[Records that describe objects]
-- start --

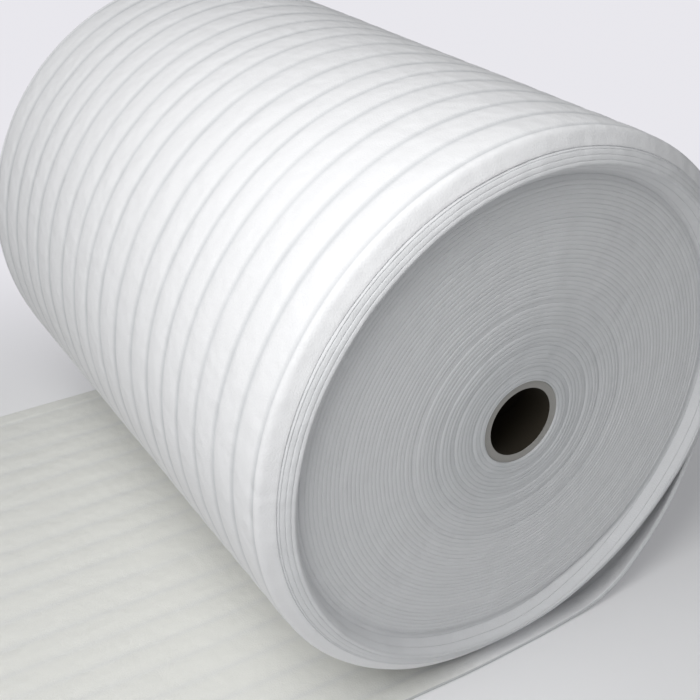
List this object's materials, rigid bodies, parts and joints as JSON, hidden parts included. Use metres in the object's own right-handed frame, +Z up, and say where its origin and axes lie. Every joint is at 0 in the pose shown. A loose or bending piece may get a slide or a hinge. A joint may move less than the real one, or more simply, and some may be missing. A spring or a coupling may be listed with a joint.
{
  "type": "foam wrap roll",
  "caption": "Large roll of ribbed white packing foam wound on a cardboard core, lying on its side with its loose end run out flat on the floor.",
  "frame": {"origin": "middle of the core's bore, on the roll's axis", "axes": "+Y along the roll's axis, +Z up from the floor, the loose end runs out towards -X; the end seen in the picture faces -Y"},
  "size_m": [0.9175, 0.7769, 0.5993],
  "materials": {
    "white_foam": "soft matte closed-cell foam sheet with shallow ribs",
    "core_board": "uncoated spiral-wound board"
  },
  "bodies": {
    "root": {"foam_sheet": "white_foam", "core_tube": "core_board"}
  },
  "joints": []
}
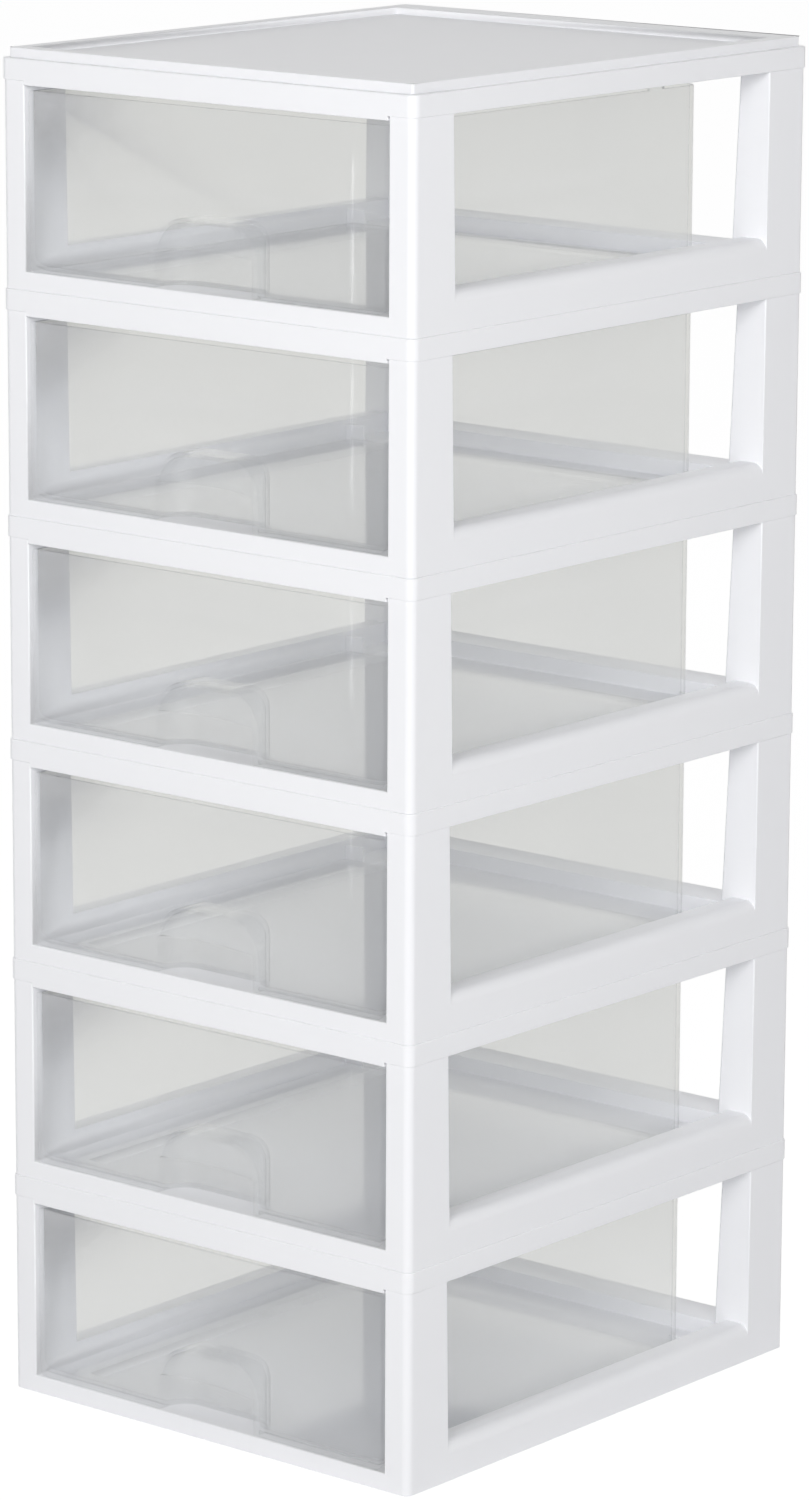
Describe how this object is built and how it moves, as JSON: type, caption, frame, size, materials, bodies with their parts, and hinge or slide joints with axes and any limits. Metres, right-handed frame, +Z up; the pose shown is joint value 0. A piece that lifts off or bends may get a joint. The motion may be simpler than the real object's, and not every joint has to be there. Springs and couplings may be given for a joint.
{
  "type": "drawer tower",
  "caption": "Tall white plastic tower of stacked open-sided drawer units, each with a clear sliding drawer that has a moulded finger pull.",
  "frame": {"origin": "centre of the tower's footprint, on the surface it stands on", "axes": "+Z up the tower, -Y towards the drawer fronts, +X to the right of someone facing the drawers"},
  "size_m": [0.27, 0.318, 0.704],
  "materials": {
    "frame_plastic": "white moulded plastic with a fine satin surface",
    "drawer_plastic": "clear, faintly grey moulded plastic, glossy inside and out"
  },
  "bodies": {
    "tower": {"base_frame_1": "frame_plastic", "top_frame_1": "frame_plastic", "base_frame_2": "frame_plastic", "top_frame_2": "frame_plastic", "base_frame_3": "frame_plastic", "top_frame_3": "frame_plastic", "base_frame_4": "frame_plastic", "top_frame_4": "frame_plastic", "base_frame_5": "frame_plastic", "top_frame_5": "frame_plastic", "base_frame_6": "frame_plastic", "top_frame_6": "frame_plastic"},
    "drawer_body_1": {"drawer_1": "drawer_plastic"},
    "drawer_body_2": {"drawer_2": "drawer_plastic"},
    "drawer_body_3": {"drawer_3": "drawer_plastic"},
    "drawer_body_4": {"drawer_4": "drawer_plastic"},
    "drawer_body_5": {"drawer_5": "drawer_plastic"},
    "drawer_body_6": {"drawer_6": "drawer_plastic"}
  },
  "joints": [
    {"name": "drawer_1_slide", "type": "slide", "parent": "tower", "child": "drawer_body_1", "axis": [0, -1, 0], "range_m": [0, 0.205]},
    {"name": "drawer_2_slide", "type": "slide", "parent": "tower", "child": "drawer_body_2", "axis": [0, -1, 0], "range_m": [0, 0.205]},
    {"name": "drawer_3_slide", "type": "slide", "parent": "tower", "child": "drawer_body_3", "axis": [0, -1, 0], "range_m": [0, 0.205]},
    {"name": "drawer_4_slide", "type": "slide", "parent": "tower", "child": "drawer_body_4", "axis": [0, -1, 0], "range_m": [0, 0.205]},
    {"name": "drawer_5_slide", "type": "slide", "parent": "tower", "child": "drawer_body_5", "axis": [0, -1, 0], "range_m": [0, 0.205]},
    {"name": "drawer_6_slide", "type": "slide", "parent": "tower", "child": "drawer_body_6", "axis": [0, -1, 0], "range_m": [0, 0.205]}
  ]
}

-- end --

Print the material once more, exactly.

In response:
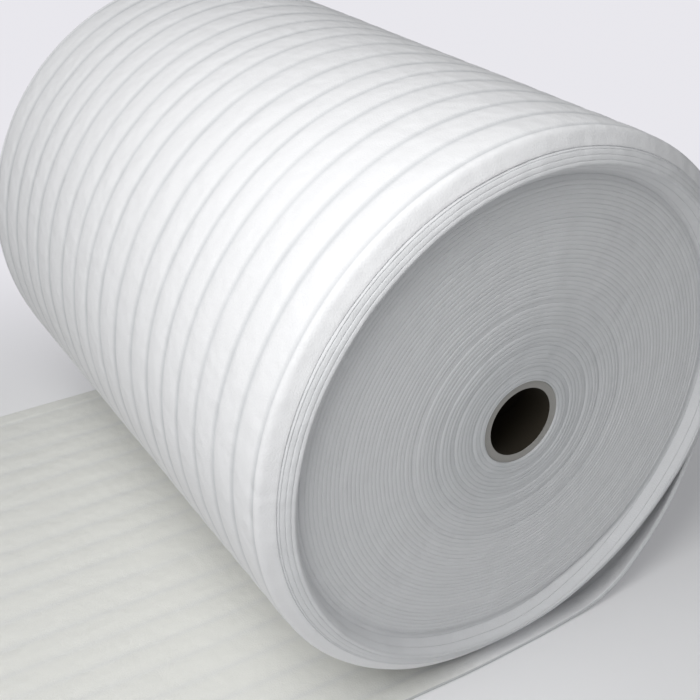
List this object's materials, rigid bodies, parts and joints as JSON, hidden parts included. Use metres in the object's own right-handed frame, +Z up, and say where its origin and axes lie. Every joint is at 0 in the pose shown. A loose or bending piece may get a slide or a hinge. A joint may move less than the real one, or more simply, and some may be missing. A spring or a coupling may be listed with a joint.
{
  "type": "foam wrap roll",
  "caption": "Large roll of ribbed white packing foam wound on a cardboard core, lying on its side with its loose end run out flat on the floor.",
  "frame": {"origin": "middle of the core's bore, on the roll's axis", "axes": "+Y along the roll's axis, +Z up from the floor, the loose end runs out towards -X; the end seen in the picture faces -Y"},
  "size_m": [0.9175, 0.7769, 0.5993],
  "materials": {
    "white_foam": "soft matte closed-cell foam sheet with shallow ribs",
    "core_board": "uncoated spiral-wound board"
  },
  "bodies": {
    "root": {"foam_sheet": "white_foam", "core_tube": "core_board"}
  },
  "joints": []
}
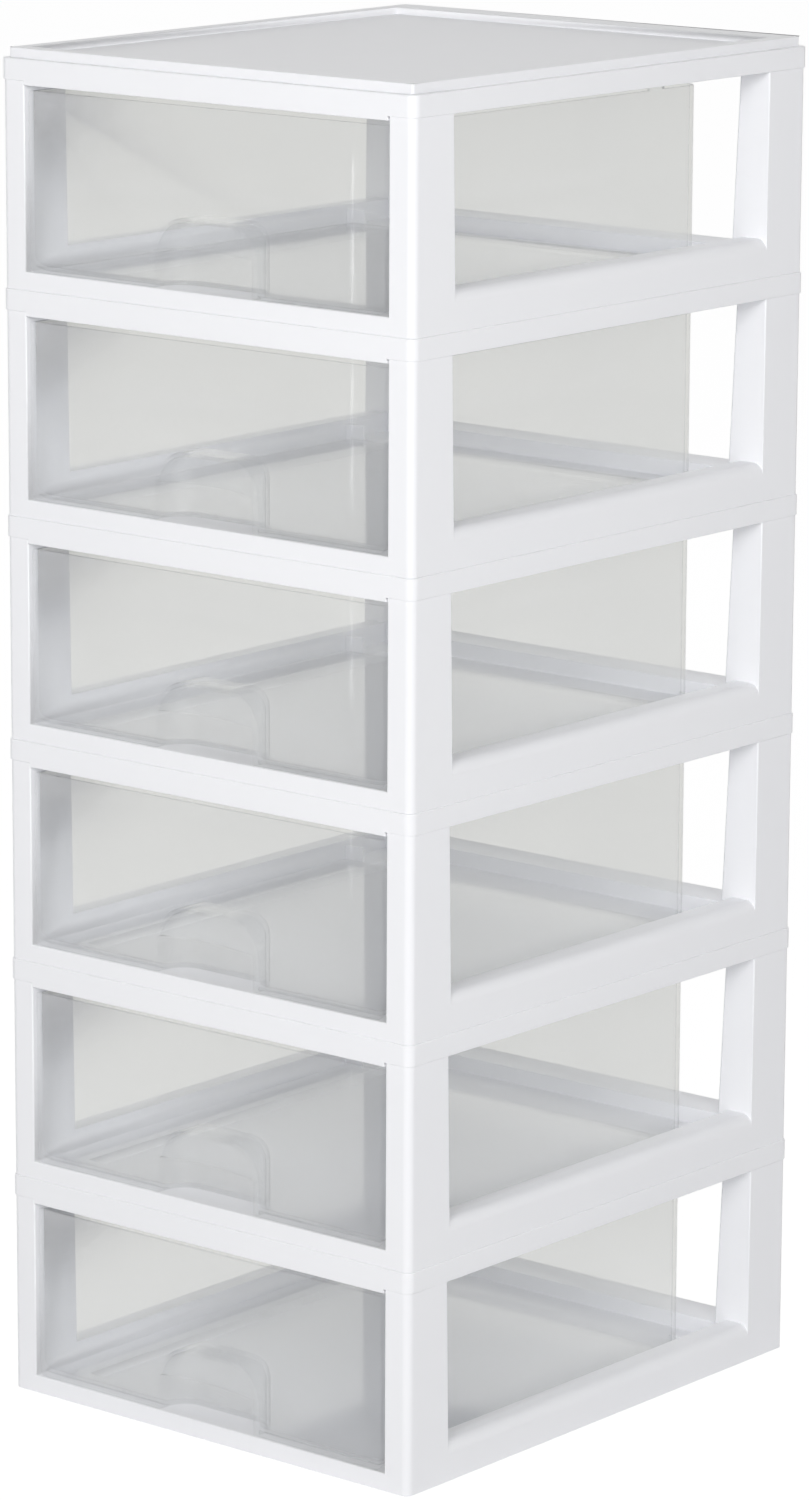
Describe how this object is built and how it moves, as JSON: type, caption, frame, size, materials, bodies with their parts, and hinge or slide joints with axes and any limits. Metres, right-handed frame, +Z up; the pose shown is joint value 0. A piece that lifts off or bends may get a joint. The motion may be simpler than the real object's, and not every joint has to be there. Springs and couplings may be given for a joint.
{
  "type": "drawer tower",
  "caption": "Tall white plastic tower of stacked open-sided drawer units, each with a clear sliding drawer that has a moulded finger pull.",
  "frame": {"origin": "centre of the tower's footprint, on the surface it stands on", "axes": "+Z up the tower, -Y towards the drawer fronts, +X to the right of someone facing the drawers"},
  "size_m": [0.27, 0.318, 0.704],
  "materials": {
    "frame_plastic": "white moulded plastic with a fine satin surface",
    "drawer_plastic": "clear, faintly grey moulded plastic, glossy inside and out"
  },
  "bodies": {
    "tower": {"base_frame_1": "frame_plastic", "top_frame_1": "frame_plastic", "base_frame_2": "frame_plastic", "top_frame_2": "frame_plastic", "base_frame_3": "frame_plastic", "top_frame_3": "frame_plastic", "base_frame_4": "frame_plastic", "top_frame_4": "frame_plastic", "base_frame_5": "frame_plastic", "top_frame_5": "frame_plastic", "base_frame_6": "frame_plastic", "top_frame_6": "frame_plastic"},
    "drawer_body_1": {"drawer_1": "drawer_plastic"},
    "drawer_body_2": {"drawer_2": "drawer_plastic"},
    "drawer_body_3": {"drawer_3": "drawer_plastic"},
    "drawer_body_4": {"drawer_4": "drawer_plastic"},
    "drawer_body_5": {"drawer_5": "drawer_plastic"},
    "drawer_body_6": {"drawer_6": "drawer_plastic"}
  },
  "joints": [
    {"name": "drawer_1_slide", "type": "slide", "parent": "tower", "child": "drawer_body_1", "axis": [0, -1, 0], "range_m": [0, 0.205]},
    {"name": "drawer_2_slide", "type": "slide", "parent": "tower", "child": "drawer_body_2", "axis": [0, -1, 0], "range_m": [0, 0.205]},
    {"name": "drawer_3_slide", "type": "slide", "parent": "tower", "child": "drawer_body_3", "axis": [0, -1, 0], "range_m": [0, 0.205]},
    {"name": "drawer_4_slide", "type": "slide", "parent": "tower", "child": "drawer_body_4", "axis": [0, -1, 0], "range_m": [0, 0.205]},
    {"name": "drawer_5_slide", "type": "slide", "parent": "tower", "child": "drawer_body_5", "axis": [0, -1, 0], "range_m": [0, 0.205]},
    {"name": "drawer_6_slide", "type": "slide", "parent": "tower", "child": "drawer_body_6", "axis": [0, -1, 0], "range_m": [0, 0.205]}
  ]
}